-- Items --
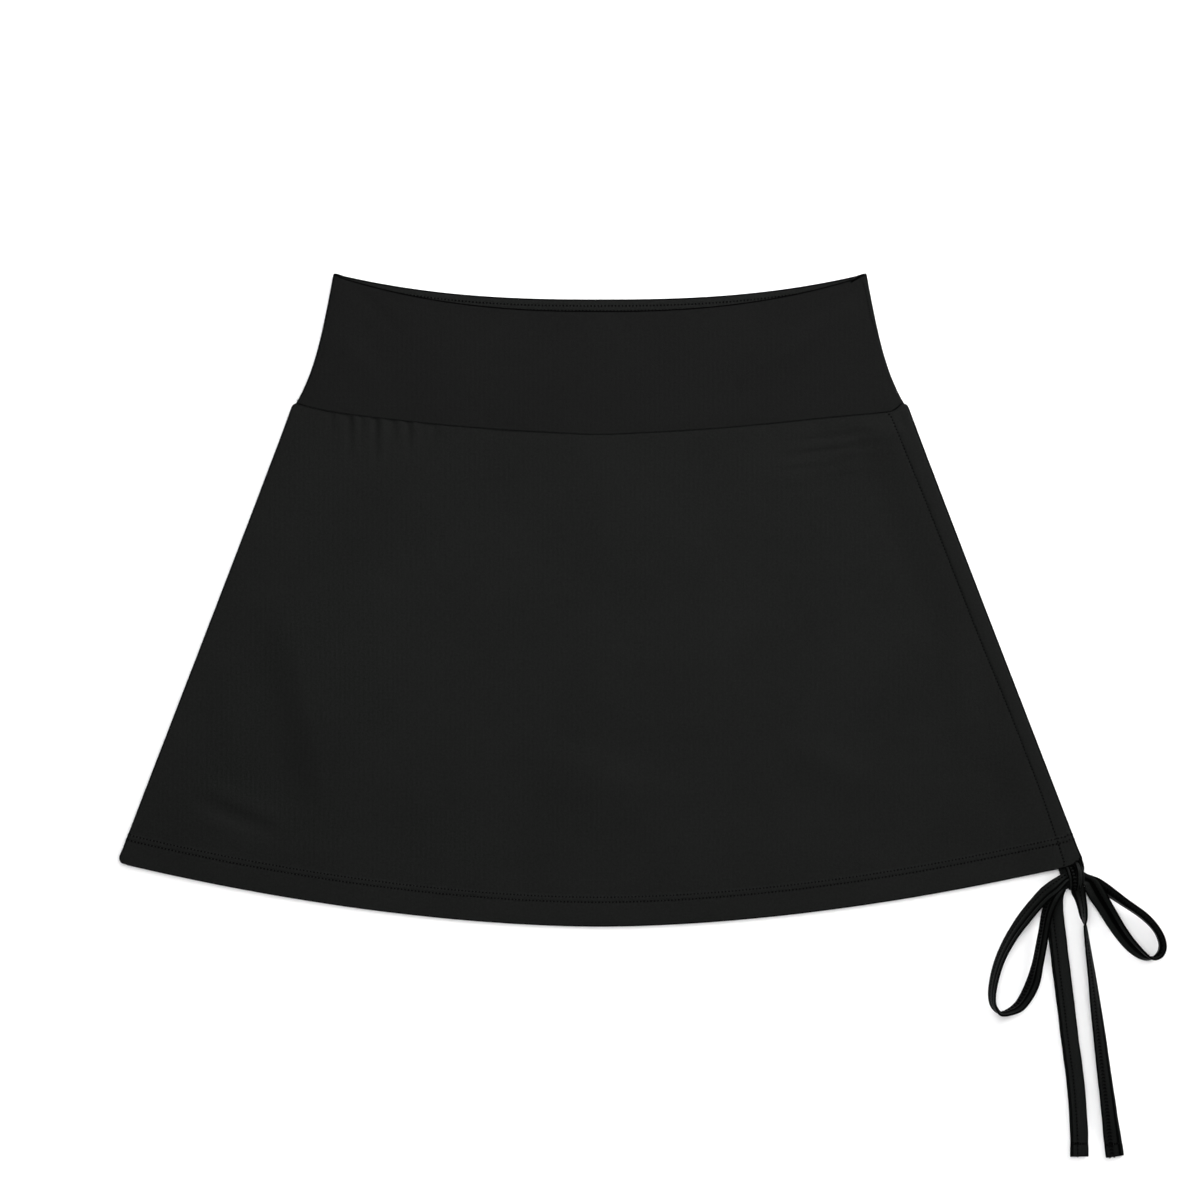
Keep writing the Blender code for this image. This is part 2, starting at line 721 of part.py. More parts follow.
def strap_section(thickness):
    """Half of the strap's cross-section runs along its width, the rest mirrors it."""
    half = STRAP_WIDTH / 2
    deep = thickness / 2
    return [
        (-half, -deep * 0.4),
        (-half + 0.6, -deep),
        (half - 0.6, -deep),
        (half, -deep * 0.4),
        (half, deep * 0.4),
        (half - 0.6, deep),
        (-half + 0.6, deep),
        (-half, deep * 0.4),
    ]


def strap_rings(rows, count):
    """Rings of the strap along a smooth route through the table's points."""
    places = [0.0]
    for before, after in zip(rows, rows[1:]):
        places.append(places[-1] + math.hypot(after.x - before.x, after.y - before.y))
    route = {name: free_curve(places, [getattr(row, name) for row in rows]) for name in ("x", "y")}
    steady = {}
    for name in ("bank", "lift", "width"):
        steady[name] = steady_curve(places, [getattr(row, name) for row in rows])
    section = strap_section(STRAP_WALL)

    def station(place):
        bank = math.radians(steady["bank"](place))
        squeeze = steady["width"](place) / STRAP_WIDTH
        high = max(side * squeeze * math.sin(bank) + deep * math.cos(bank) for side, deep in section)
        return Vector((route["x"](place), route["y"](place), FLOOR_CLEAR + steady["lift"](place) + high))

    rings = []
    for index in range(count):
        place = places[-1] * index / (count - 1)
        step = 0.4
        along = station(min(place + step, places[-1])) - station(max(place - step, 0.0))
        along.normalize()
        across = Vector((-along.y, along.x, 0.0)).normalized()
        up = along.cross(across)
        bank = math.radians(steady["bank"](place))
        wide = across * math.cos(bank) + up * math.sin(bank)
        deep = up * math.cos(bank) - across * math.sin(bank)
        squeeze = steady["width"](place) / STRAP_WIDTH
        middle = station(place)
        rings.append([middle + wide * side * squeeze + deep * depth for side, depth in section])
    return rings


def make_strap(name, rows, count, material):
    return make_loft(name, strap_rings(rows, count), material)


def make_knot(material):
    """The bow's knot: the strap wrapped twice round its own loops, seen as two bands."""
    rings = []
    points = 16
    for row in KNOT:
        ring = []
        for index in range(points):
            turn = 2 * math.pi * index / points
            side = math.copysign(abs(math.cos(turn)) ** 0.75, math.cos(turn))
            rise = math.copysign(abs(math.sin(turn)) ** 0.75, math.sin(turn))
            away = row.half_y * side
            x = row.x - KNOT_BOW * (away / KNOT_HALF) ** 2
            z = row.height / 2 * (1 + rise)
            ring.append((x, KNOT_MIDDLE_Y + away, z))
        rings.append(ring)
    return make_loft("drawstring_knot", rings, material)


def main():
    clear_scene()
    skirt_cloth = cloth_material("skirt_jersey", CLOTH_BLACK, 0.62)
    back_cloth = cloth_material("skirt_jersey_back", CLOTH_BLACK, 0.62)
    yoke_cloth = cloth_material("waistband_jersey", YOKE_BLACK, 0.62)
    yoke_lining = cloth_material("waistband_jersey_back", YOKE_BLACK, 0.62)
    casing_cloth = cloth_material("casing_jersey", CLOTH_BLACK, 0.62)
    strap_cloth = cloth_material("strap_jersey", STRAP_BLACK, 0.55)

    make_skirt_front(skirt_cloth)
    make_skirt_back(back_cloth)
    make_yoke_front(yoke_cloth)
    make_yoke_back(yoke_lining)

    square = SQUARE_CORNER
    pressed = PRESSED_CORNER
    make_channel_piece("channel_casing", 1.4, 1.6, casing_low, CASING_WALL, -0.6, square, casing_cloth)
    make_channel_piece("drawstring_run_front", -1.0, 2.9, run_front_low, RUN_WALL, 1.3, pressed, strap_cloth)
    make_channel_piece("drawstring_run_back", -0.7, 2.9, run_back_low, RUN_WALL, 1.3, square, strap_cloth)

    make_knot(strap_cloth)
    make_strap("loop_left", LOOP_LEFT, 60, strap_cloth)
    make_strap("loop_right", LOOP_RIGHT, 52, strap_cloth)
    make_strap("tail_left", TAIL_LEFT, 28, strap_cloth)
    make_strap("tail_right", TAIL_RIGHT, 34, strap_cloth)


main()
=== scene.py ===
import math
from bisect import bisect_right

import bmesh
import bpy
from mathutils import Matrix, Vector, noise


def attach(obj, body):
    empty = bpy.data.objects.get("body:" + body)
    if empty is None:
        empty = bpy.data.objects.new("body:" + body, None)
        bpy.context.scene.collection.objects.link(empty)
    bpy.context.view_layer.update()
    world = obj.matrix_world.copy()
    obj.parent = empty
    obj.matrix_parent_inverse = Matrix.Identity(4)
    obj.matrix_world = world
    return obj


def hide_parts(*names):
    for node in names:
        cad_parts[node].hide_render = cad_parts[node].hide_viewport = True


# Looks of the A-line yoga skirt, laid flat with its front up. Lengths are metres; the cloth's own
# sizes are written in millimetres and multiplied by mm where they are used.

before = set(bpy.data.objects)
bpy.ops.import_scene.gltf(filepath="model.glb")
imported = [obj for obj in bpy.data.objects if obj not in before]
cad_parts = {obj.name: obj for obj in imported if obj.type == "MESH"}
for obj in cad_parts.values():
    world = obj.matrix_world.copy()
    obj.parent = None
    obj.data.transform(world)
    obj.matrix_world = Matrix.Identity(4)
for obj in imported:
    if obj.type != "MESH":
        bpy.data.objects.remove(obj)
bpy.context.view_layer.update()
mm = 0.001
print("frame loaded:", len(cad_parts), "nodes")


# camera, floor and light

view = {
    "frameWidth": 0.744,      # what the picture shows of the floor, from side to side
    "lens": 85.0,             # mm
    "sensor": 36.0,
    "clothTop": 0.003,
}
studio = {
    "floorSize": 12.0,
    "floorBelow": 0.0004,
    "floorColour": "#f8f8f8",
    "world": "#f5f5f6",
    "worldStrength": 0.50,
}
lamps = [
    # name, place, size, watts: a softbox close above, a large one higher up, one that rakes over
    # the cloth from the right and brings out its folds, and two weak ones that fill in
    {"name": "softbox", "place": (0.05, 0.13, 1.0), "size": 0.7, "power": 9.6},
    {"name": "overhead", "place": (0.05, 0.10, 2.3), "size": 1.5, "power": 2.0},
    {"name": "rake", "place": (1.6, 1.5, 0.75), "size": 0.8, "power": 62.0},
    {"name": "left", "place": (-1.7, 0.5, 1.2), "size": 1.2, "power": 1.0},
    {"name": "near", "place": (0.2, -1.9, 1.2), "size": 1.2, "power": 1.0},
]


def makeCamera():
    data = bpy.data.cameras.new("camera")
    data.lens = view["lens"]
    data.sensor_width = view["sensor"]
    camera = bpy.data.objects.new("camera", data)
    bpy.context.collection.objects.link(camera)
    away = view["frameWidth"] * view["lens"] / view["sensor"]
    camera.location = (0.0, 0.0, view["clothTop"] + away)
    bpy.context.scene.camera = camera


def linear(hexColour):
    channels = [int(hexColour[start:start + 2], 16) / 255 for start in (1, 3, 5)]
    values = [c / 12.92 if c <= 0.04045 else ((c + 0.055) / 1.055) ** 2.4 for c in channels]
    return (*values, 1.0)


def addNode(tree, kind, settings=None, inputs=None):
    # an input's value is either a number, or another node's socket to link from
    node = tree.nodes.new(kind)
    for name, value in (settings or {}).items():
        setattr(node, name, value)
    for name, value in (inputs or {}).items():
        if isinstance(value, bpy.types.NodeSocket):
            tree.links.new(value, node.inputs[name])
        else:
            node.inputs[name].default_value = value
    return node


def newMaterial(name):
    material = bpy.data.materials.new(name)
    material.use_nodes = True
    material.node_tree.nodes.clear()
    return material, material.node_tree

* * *

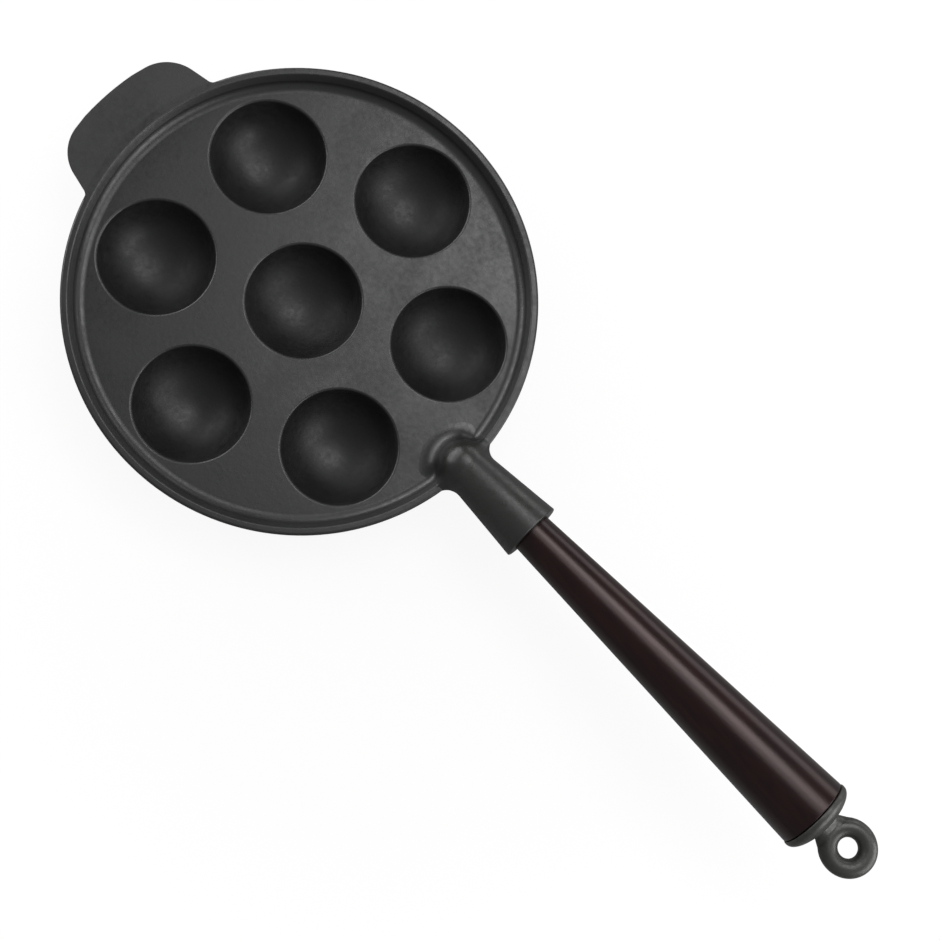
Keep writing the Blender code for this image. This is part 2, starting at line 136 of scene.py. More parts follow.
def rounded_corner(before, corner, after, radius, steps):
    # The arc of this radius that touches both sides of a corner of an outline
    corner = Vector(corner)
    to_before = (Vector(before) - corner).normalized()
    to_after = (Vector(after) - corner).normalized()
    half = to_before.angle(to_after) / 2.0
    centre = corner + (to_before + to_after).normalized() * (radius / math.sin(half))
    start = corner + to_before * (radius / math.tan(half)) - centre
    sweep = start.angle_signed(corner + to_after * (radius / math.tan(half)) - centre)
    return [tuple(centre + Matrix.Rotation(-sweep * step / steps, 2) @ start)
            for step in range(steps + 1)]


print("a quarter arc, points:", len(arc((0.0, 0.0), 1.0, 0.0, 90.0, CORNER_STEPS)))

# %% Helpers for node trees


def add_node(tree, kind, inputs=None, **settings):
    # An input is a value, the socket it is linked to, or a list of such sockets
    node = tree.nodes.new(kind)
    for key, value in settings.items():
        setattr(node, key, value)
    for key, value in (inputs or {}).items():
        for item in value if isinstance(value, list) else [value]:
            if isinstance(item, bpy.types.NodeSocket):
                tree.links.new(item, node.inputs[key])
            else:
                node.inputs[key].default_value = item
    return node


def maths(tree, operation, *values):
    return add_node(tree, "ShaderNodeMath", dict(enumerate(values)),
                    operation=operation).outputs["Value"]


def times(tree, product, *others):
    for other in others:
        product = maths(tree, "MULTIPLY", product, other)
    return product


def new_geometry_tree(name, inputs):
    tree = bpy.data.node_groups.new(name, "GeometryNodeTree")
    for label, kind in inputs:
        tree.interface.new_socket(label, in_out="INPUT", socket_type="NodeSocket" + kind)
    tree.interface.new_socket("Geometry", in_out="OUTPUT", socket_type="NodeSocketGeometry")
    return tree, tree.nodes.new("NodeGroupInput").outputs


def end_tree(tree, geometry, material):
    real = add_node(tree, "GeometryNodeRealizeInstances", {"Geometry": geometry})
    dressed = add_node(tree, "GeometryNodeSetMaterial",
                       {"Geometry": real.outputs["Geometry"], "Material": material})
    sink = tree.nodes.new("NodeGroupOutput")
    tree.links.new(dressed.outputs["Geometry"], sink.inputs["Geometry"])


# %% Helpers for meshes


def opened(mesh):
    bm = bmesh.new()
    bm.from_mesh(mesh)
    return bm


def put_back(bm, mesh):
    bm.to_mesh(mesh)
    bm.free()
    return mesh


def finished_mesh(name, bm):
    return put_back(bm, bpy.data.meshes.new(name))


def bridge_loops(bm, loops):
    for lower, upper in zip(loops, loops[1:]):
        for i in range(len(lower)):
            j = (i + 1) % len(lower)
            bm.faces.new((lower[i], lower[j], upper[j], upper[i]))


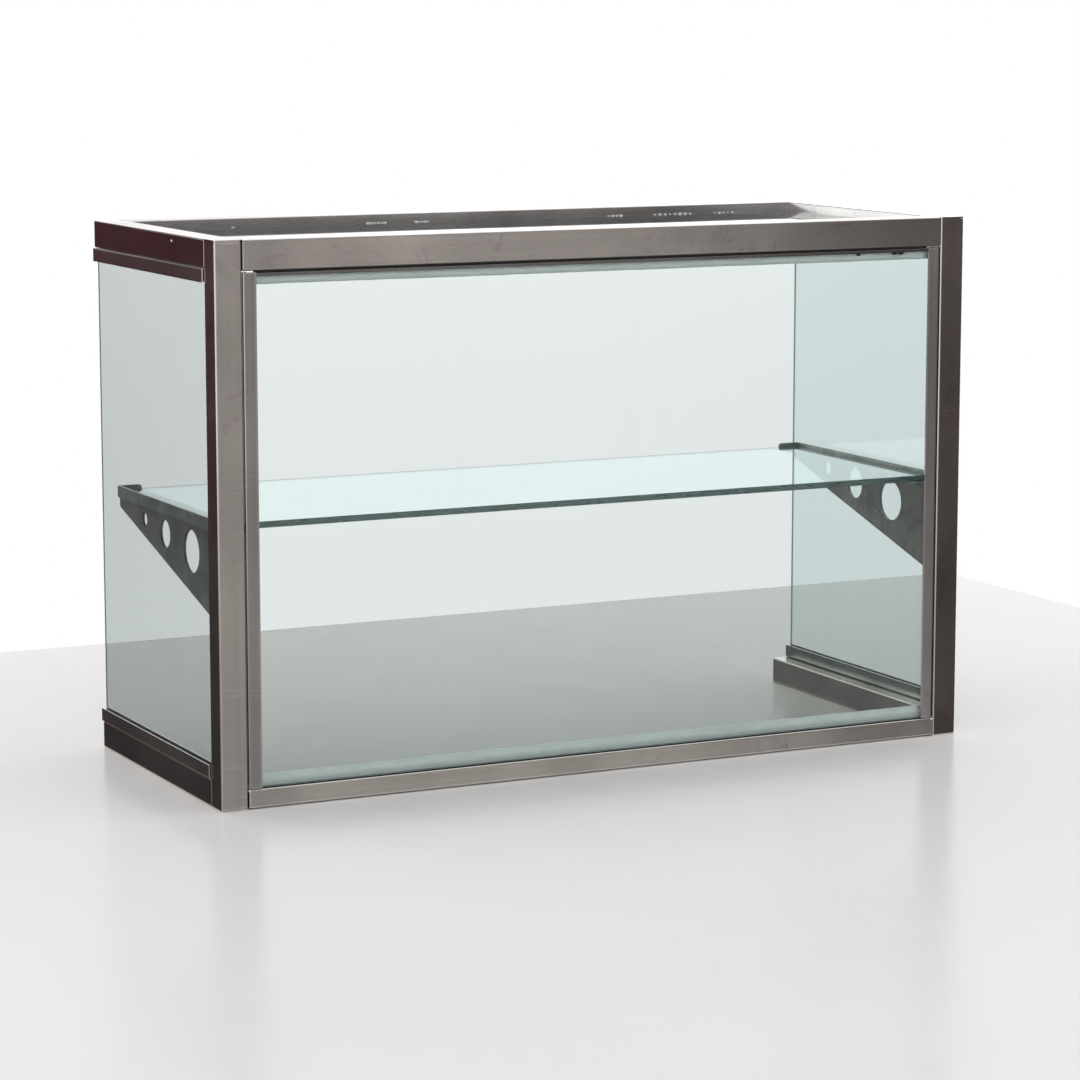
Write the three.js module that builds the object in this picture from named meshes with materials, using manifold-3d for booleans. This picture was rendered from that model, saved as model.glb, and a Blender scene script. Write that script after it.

---

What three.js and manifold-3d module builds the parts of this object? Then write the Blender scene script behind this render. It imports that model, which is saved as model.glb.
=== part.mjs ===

-- Short exercise --
Filter for "module". Return all lines that hold it.

-- Task solution --
Write the three.js module that builds the object in this picture from named meshes with materials, using manifold-3d for booleans. This picture was rendered from that model, saved as model.glb, and a Blender scene script. Write that script after it.
What three.js and manifold-3d module builds the parts of this object? Then write the Blender scene script behind this render. It imports that model, which is saved as model.glb.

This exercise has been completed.